Flint lapses into different character voices the way someone retelling a story would — not jumping entirely into characters but changing tone and inflection just enough to differentiate them.
Those even casually acquainted with the Golem, a creation of clay built to protect Jewish ghettos that suddenly comes to life, know it’s essentially a monster tale of an orthodox stripe. But in this version, Flint plays everyone but the Golem. The Golem plays only a small role in Meyrink’s book as well; shunting it aside is like Dr. Frankenstein telling his tale without the monster.
There is a Golem that appears, but its effect is somewhat blunted. On one hand, it creates a huge menacing shadow, perfect for the tale.
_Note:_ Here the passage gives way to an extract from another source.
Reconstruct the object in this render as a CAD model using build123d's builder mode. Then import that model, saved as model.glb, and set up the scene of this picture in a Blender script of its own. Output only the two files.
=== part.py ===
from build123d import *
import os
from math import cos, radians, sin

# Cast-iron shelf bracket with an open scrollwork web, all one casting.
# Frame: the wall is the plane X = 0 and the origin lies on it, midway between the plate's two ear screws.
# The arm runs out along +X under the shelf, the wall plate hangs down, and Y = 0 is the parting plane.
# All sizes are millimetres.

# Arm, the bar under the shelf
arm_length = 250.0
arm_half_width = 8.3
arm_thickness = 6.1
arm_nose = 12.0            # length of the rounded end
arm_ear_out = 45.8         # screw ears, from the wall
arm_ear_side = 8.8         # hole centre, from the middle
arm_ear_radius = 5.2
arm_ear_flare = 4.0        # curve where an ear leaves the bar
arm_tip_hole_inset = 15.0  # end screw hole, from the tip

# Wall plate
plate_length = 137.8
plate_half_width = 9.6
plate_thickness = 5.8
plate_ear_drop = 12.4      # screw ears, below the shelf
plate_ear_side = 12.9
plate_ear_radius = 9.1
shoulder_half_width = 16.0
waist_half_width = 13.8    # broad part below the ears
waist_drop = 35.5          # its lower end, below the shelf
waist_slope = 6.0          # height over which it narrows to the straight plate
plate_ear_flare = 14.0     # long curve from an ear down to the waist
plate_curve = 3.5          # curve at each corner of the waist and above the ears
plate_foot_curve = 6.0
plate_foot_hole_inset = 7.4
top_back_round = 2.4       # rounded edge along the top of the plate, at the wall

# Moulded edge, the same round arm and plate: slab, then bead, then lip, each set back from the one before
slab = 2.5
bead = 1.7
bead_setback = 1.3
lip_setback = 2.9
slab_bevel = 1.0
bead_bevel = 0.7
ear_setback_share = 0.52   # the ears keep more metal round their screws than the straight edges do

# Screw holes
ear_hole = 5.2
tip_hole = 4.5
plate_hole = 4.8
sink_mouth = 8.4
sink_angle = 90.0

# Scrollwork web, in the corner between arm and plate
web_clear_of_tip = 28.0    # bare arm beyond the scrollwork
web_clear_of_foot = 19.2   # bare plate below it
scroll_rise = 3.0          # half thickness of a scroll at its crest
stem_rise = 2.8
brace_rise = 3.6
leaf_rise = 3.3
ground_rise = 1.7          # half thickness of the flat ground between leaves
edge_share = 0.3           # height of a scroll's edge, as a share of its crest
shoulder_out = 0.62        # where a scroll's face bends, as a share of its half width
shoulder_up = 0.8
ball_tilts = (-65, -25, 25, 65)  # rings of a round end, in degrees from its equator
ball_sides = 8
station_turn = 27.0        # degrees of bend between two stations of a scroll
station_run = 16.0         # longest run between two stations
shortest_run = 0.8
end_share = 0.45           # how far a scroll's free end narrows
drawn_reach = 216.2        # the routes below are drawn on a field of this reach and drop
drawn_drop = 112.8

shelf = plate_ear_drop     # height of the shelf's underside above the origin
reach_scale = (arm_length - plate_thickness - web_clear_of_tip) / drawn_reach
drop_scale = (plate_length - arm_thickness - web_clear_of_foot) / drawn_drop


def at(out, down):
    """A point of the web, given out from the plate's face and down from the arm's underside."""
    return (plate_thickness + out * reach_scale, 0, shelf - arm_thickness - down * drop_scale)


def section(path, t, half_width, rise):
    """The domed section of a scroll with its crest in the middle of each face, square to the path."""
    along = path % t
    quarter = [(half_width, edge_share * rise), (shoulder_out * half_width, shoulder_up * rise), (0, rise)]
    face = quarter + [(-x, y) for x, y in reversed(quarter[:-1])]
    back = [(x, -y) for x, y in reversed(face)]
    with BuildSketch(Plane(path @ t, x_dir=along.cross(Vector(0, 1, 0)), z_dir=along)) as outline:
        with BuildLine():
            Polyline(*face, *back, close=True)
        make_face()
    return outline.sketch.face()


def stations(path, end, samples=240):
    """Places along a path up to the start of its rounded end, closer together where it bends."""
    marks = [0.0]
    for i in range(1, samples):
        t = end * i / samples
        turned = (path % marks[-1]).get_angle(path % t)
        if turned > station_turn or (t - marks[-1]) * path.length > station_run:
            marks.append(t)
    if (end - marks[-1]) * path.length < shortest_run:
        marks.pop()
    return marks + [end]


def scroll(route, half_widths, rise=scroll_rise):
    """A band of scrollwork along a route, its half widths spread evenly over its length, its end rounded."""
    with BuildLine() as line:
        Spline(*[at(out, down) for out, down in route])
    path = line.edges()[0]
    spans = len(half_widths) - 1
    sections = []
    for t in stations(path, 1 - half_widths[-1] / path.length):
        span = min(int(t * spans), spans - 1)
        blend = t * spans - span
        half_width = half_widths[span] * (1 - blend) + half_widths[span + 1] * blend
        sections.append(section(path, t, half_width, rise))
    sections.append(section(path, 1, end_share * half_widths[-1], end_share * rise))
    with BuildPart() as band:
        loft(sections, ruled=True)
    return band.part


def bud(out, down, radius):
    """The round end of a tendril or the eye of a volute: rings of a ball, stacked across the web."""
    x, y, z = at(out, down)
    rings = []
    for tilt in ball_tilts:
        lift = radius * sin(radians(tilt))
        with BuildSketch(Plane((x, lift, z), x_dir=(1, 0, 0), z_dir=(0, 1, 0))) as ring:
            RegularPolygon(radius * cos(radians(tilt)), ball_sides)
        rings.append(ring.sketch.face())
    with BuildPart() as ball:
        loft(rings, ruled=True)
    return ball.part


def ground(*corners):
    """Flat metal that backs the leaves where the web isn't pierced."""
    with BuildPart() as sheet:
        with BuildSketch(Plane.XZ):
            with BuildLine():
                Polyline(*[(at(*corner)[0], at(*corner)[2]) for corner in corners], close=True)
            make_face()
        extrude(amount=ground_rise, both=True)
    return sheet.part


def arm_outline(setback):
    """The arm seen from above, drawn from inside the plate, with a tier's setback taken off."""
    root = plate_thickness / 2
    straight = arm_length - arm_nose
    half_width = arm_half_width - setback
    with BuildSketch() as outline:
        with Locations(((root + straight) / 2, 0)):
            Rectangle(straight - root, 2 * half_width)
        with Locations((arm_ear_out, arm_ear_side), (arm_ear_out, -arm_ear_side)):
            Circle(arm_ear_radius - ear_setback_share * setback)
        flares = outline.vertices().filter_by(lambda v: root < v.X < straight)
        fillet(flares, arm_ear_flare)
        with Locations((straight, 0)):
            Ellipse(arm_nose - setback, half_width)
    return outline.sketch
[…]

On the other, it comes from shining a light on a wooden puppet of a Golem so small I thought of the mistakenly miniature Stonehenge that descends on the stage in Spinal Tap, which brings us back to rock.
As a partner in the production Josh Taylor, who operates under the name Jupiter Rex, looms over the proceedings in what looks to be a DJ booth atop a tower. Dressed in fez and glasses in front of his laptops and keyboards, something looks amiss, and aside from some Ozzy-sounding lyrics to begin and end the piece, music doesn’t play that much a role in this at all. Instead, his backing tones and electronic music help create atmosphere, but not much more than do the lights.
Directed by Joel David Santer, The Golem manages to deliver a spooky story fairly effectively. But if this were a commercial Haunted House, you may have a desire to go to the next room after a while.
The Taffety Punk production of The Golem plays the Capitol Hill Arts Workshop, 525 7th St, SE, Washington, through May 18.